Now I'll be very careful here because I don't want it to seem like I'm actually commentating on the intricacies of our board's governance. It's just for fun y'all. But Calbear and Ian had a fundamental disagreement regarding artificial intelligences; Ian wanted to treat them as equals and give them board membership, but this was a minority opinion and Calbear represented the great majority of the board who believed that AIs were dangerous and should not be given the same rights as Humanity. Eventually, Ian declared that AIs would be given the same rights as other members; so Calbear seized the site's reigns and digitally apprehended and subsumed the controls that made Ian Admin. Those that agreed with Ian left the board, and some say that Ian still lurks on the fringes of the vast AH community in disguise.
It's not universal across the board but it is very popular, accounting for about 20% of the board's religious affiliation on a website that has three million active users (quite small for a shadow nation actually) and has spread into other websites -such as TvTropes- and even the real world; there are celebrations across Yorkshire.

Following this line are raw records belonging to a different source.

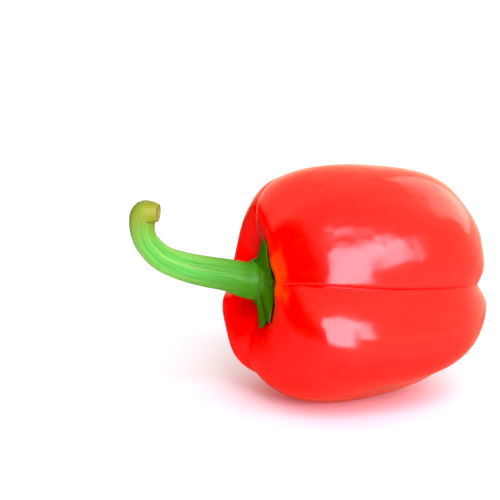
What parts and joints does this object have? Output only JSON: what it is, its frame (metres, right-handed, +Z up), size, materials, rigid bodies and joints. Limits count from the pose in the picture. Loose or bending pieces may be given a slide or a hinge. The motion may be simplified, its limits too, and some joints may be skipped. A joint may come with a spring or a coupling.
{
  "type": "bell pepper",
  "caption": "Blocky lobed bell pepper lying on its side, with a toothed green calyx in the hollow of its shoulders and a long ribbed stem that hooks upwards to a cut end.",
  "frame": {"origin": "on the surface the pepper lies on, under the centre of its bounding box", "axes": "+Z up; X along the fruit's core, with the stem towards -X and the blossom end towards +X; -Y is the side seen in the picture"},
  "size_m": [0.1322, 0.0944, 0.0843],
  "materials": {
    "red_skin": "smooth waxy skin with a soft gloss",
    "green_stem": "satin, fibrous along its length"
  },
  "bodies": {
    "root": {"fruit": "red_skin", "calyx_and_stem": "green_stem"}
  },
  "joints": []
}
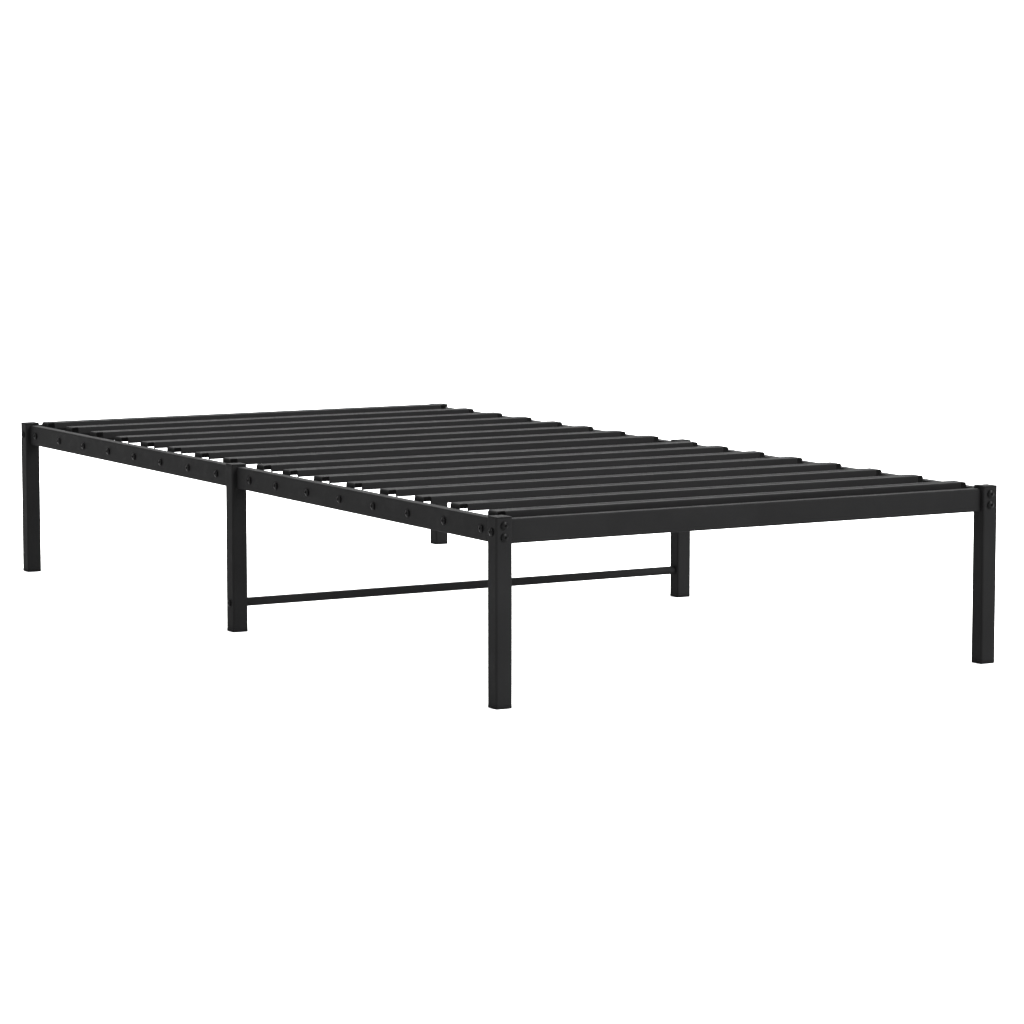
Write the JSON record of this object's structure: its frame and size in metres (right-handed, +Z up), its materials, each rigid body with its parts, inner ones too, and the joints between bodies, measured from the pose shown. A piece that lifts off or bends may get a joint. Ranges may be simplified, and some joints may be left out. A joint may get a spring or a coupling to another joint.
{
  "type": "metal bed frame",
  "caption": "Low single platform bed frame: square tube legs, bolted rectangular side and end rails, pressed steel slats and a low tie rod between the middle legs.",
  "frame": {"origin": "on the floor, in the middle of the footprint", "axes": "+X across the bed to the right seen from the foot end, +Y along the bed towards the head end, +Z up"},
  "size_m": [1.0082, 2.0332, 0.315],
  "materials": {
    "powder_coat": "fine-textured satin black powder coat",
    "plastic": "moulded black plastic",
    "bolt_steel": "black-oxide steel with a slight sheen"
  },
  "bodies": {
    "root": {"leg_tube_foot_left": "powder_coat", "leg_tube_foot_right": "powder_coat", "leg_tube_head_left": "powder_coat", "leg_tube_head_right": "powder_coat", "leg_tube_middle_left": "powder_coat", "leg_tube_middle_right": "powder_coat", "foot_plug_foot_left": "plastic", "foot_plug_foot_right": "plastic", "foot_plug_head_left": "plastic", "foot_plug_head_right": "plastic", "foot_plug_middle_left": "plastic", "foot_plug_middle_right": "plastic", "leg_cap_foot_left": "plastic", "leg_cap_foot_right": "plastic", "leg_cap_head_left": "plastic", "leg_cap_head_right": "plastic", "leg_cap_middle_left": "plastic", "leg_cap_middle_right": "plastic", "side_rail_foot_left": "powder_coat", "side_rail_foot_right": "powder_coat", "side_rail_head_left": "powder_coat", "side_rail_head_right": "powder_coat", "end_rail_foot": "powder_coat", "end_rail_head": "powder_coat", "tie_rod": "powder_coat", "slat_01": "powder_coat", "slat_02": "powder_coat", "slat_03": "powder_coat", "slat_04": "powder_coat", "slat_05": "powder_coat", "slat_06": "powder_coat", "slat_07": "powder_coat", "slat_08": "powder_coat", "slat_09": "powder_coat", "slat_10": "powder_coat", "slat_11": "powder_coat", "slat_12": "powder_coat", "slat_13": "powder_coat", "slat_14": "powder_coat", "slat_15": "powder_coat", "slat_16": "powder_coat", "bolt_foot_left_side": "bolt_steel", "bolt_foot_left_upper": "bolt_steel", "bolt_foot_left_lower": "bolt_steel", "bolt_foot_right_side": "bolt_steel", "bolt_foot_right_upper": "bolt_steel", "bolt_foot_right_lower": "bolt_steel", "bolt_head_left_side": "bolt_steel", "bolt_head_left_upper": "bolt_steel", "bolt_head_left_lower": "bolt_steel", "bolt_head_right_side": "bolt_steel", "bolt_head_right_upper": "bolt_steel", "bolt_head_right_lower": "bolt_steel", "bolt_middle_left": "bolt_steel", "bolt_middle_right": "bolt_steel"}
  },
  "joints": []
}
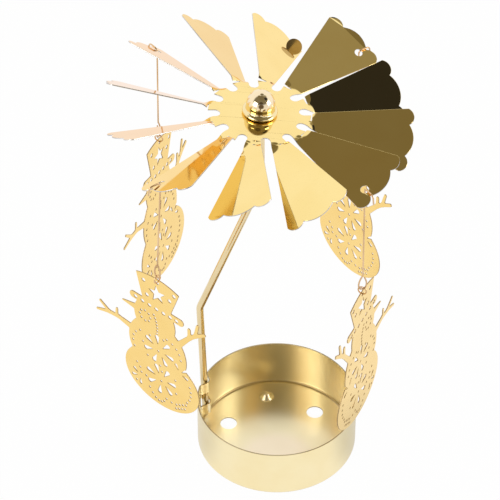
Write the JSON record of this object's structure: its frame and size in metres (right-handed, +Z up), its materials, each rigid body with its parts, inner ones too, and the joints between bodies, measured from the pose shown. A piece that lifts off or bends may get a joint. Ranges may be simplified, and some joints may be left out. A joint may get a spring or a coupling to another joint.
{
  "type": "candle carousel",
  "caption": "Candle carousel: a shallow round tealight cup, a bent wire stand with a needle point, and a bladed sheet fan that turns in warm air and carries hanging pierced snowmen.",
  "frame": {"origin": "centre of the cup's flat underside, on the table", "axes": "+Z up along the cup's axis; +X to the right and +Y away from the viewer in the picture"},
  "size_m": [0.1151, 0.1162, 0.1765],
  "materials": {
    "tin_gold": "satin gold-coated tinplate, spun and drawn",
    "rod_gold": "glossy pale gold-coated steel wire",
    "sheet_gold": "mirror-bright gold-coated steel sheet",
    "knob_gold": "polished turned brass",
    "copper_wire": "copper-toned drawn wire",
    "figure_gold": "bright gold-coated etched sheet"
  },
  "bodies": {
    "cup": {"cup": "tin_gold"},
    "stand": {"stand_rod": "rod_gold"},
    "rotor": {"fan": "sheet_gold", "knob": "knob_gold"},
    "hanger_1": {"hanger_1": "copper_wire"},
    "hanger_2": {"hanger_2": "copper_wire"},
    "hanger_3": {"hanger_3": "copper_wire"},
    "hanger_4": {"hanger_4": "copper_wire"},
    "ring_1": {"jump_ring_1": "copper_wire"},
    "ring_2": {"jump_ring_2": "copper_wire"},
    "ring_3": {"jump_ring_3": "copper_wire"},
    "ring_4": {"jump_ring_4": "copper_wire"},
    "figure_1": {"snowman_1": "figure_gold"},
    "figure_2": {"snowman_2": "figure_gold"},
    "figure_3": {"snowman_3": "figure_gold"},
    "figure_4": {"snowman_4": "figure_gold"}
  },
  "joints": [
    {"name": "stand_lift", "type": "slide", "parent": "cup", "child": "stand", "axis": [-0.0296, 0.0106, 0.9995], "range_m": [0, 0.03]},
    {"name": "rotor_spin", "type": "hinge", "parent": "stand", "child": "rotor", "pos_m": [-0.00659, 0.00237, 0.166], "axis": [0, 0, 1], "continuous": true},
    {"name": "hanger_1_swing", "type": "hinge", "parent": "rotor", "child": "hanger_1", "pos_m": [0.03115, 0.03897, 0.16131], "axis": [0.535, -0.8445, -0.0227], "range_deg": [-6, 12]},
    {"name": "hanger_2_swing", "type": "hinge", "parent": "rotor", "child": "hanger_2", "pos_m": [-0.04561, 0.0379, 0.1632], "axis": [0.7805, 0.6251, -0.007], "range_deg": [-6, 12]},
    {"name": "hanger_3_swing", "type": "hinge", "parent": "rotor", "child": "hanger_3", "pos_m": [-0.04308, -0.03603, 0.1597], "axis": [-0.6002, 0.7988, 0.0401], "range_deg": [-6, 12]},
    {"name": "hanger_4_swing", "type": "hinge", "parent": "rotor", "child": "hanger_4", "pos_m": [0.03066, -0.03359, 0.15439], "axis": [-0.8117, -0.5839, -0.0122], "range_deg": [-6, 12]},
    {"name": "ring_1_swing", "type": "hinge", "parent": "hanger_1", "child": "ring_1", "pos_m": [0.02915, 0.03888, 0.11734], "axis": [0.6293, -0.7771, 0], "range_deg": [-6, 12]},
    {"name": "ring_2_swing", "type": "hinge", "parent": "hanger_2", "child": "ring_2", "pos_m": [-0.04455, 0.03614, 0.12314], "axis": [0.4289, 0.9033, 0], "range_deg": [-6, 12]},
    {"name": "ring_3_swing", "type": "hinge", "parent": "hanger_3", "child": "ring_3", "pos_m": [-0.04336, -0.03404, 0.11573], "axis": [-0.7771, 0.6293, 0], "range_deg": [-6, 12]},
    {"name": "ring_4_swing", "type": "hinge", "parent": "hanger_4", "child": "ring_4", "pos_m": [0.0298, -0.03143, 0.10784], "axis": [-0.4462, -0.8949, 0], "range_deg": [-6, 12]},
    {"name": "figure_1_swing", "type": "hinge", "parent": "ring_1", "child": "figure_1", "pos_m": [0.02915, 0.03888, 0.11499], "axis": [0.7771, 0.6293, 0], "range_deg": [-15, 15]},
    {"name": "figure_2_swing", "type": "hinge", "parent": "ring_2", "child": "figure_2", "pos_m": [-0.04446, 0.03609, 0.12079], "axis": [-0.9025, 0.4286, -0.0419], "range_deg": [-15, 15]},
    {"name": "figure_3_swing", "type": "hinge", "parent": "ring_3", "child": "figure_3", "pos_m": [-0.04336, -0.03404, 0.11338], "axis": [0.6293, 0.7771, 0], "range_deg": [-15, 15]},
    {"name": "figure_4_swing", "type": "hinge", "parent": "ring_4", "child": "figure_4", "pos_m": [0.0298, -0.03143, 0.10549], "axis": [0.8949, -0.4462, 0], "range_deg": [-15, 15]}
  ]
}
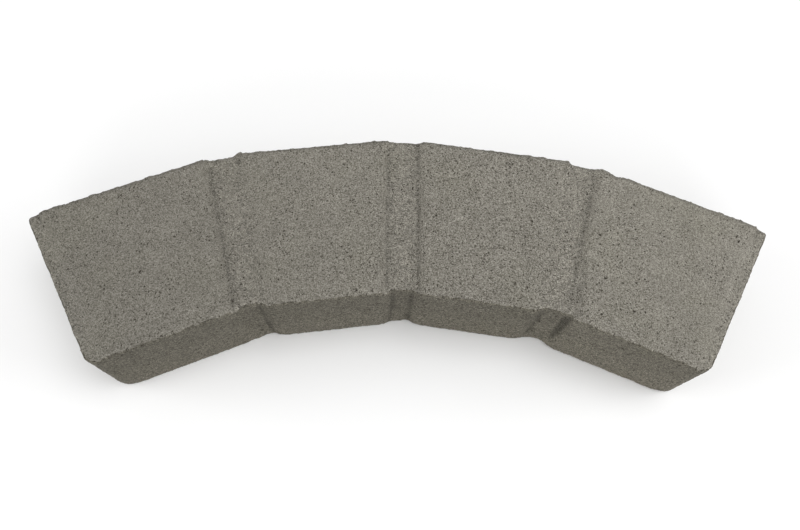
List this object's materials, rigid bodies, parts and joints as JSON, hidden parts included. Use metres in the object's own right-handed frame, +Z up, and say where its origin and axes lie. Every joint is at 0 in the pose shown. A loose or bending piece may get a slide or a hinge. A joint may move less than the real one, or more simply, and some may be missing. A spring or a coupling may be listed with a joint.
{
  "type": "curved concrete kerb stone",
  "caption": "Curved concrete edging stone that lies flat and reads as a row of setts on a bend, with shallow false joints between them.",
  "frame": {"origin": "middle of the underside's bounding box, on the surface that the stone lies on", "axes": "+X along the chord of the bend, +Y towards the outer (convex) side, +Z up"},
  "size_m": [0.4348, 0.1426, 0.06],
  "materials": {
    "concrete": "dry-pressed sandy concrete, warm grey, rough and matt, open fine pores"
  },
  "bodies": {
    "root": {"kerb_stone": "concrete"}
  },
  "joints": []
}
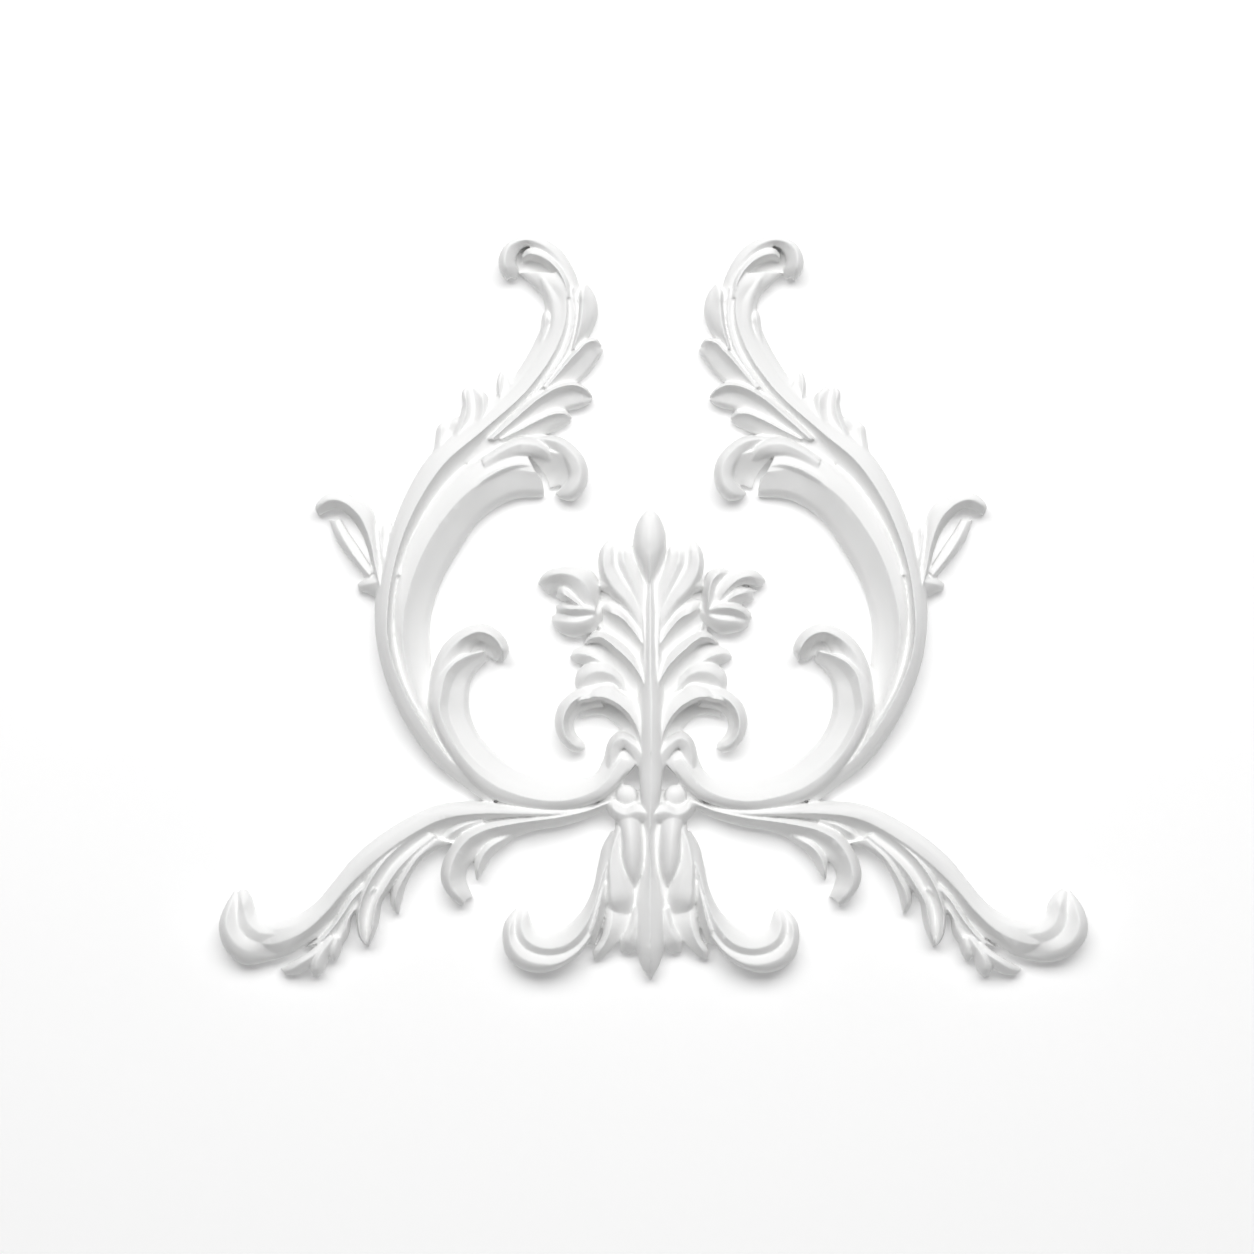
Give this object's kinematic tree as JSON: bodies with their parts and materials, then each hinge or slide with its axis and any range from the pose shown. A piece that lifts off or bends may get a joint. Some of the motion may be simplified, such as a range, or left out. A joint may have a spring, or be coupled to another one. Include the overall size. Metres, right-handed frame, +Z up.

It's considered a real religion and there's a bit of a schism going on between those that see Thande as a Christian prophet and those who see him as a god all his own.
Very few that we'd know today; Wikipedia has a successor whose adherents scour the internet and real world in search of knowledge that they then record both in digital and physical copies. TvTropes has done a similar thing as AH and monetised their purpose, picking out stereotypes and tropes both in media and real life and thus serve both advertising companies and 'culture builders', who are usually colonists trying to differentiate their society from those around them. The future's weird. Youtube doesn't exist but a vault of video, audio and other teledigital forms exists that literally has over a trillion videos on it. Sometimes it interacts in odd ways with users leading some to conclude that it's gained sapience by analysing all the inputs it controls but others think it's just a glitch.
GC stands for Gregorian Calendar. Which is important because the Islamic and Chinese Calendars are used more often.